Sadly, this doesn't take into account that there are different users. All regular users are given the user_r role which ends up running processes in the same user_t domain, so they are all allowed to read files with the user_home_t label assigned, regardless of which user actually owns the files.

The alternative of creating a separate role and type for every single user account, so that each user is only granted access to their own specific type of home directory, is not very practical; admins should not have to update the system policy just to add a new user account.

Using the SELinux user bit

As a solution, SELinux supports more than just type enforcement. Additional constraints can be set based on the role and SELinux user part.

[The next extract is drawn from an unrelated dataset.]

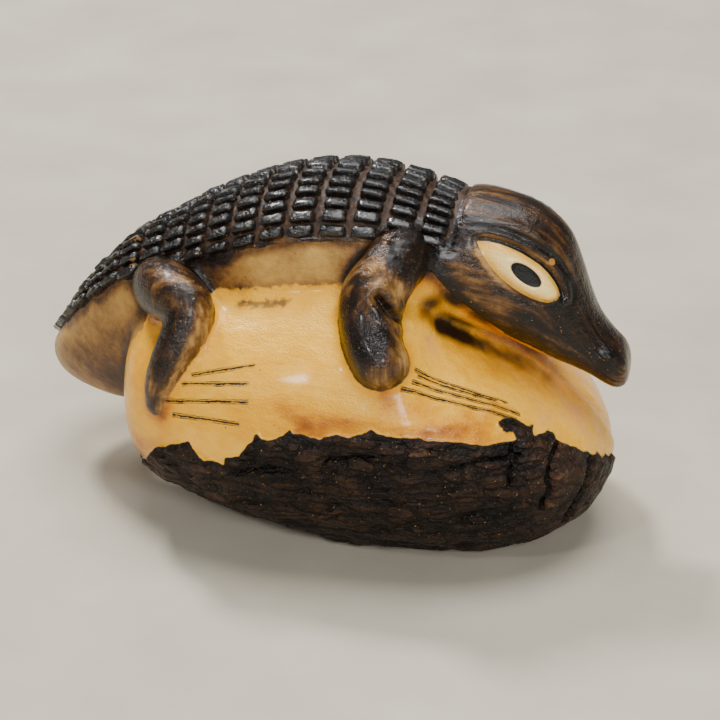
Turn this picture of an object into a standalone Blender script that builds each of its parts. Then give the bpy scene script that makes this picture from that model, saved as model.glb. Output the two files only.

One of the constraints that is enabled (optionally) is the UBAC constraint, which roughly translates to "Interaction between a domain and a resource is only allowed if the SELinux user of both match, one of them is the system_u SELinux user or one of them does not have the ubac_constrained_type attribute set."

In our example, this means that we are able now to restrict access between users if the users are separate SELinux users. So even though two users both assigned the user_u SELinux user can, policy-wise, still read each others' resources (if allowed by the DAC rules of course), separate SELinux users cannot do this anymore.

And as creating SELinux users is a matter of system administration, it is possible to create separate SELinux users for every Linux user. However, know that UBAC cannot be exempted on a user-basis. Instead, exemption is done based on user domain level. For instance, the sysadm_t domain has exemptions for file, file descriptor and processes.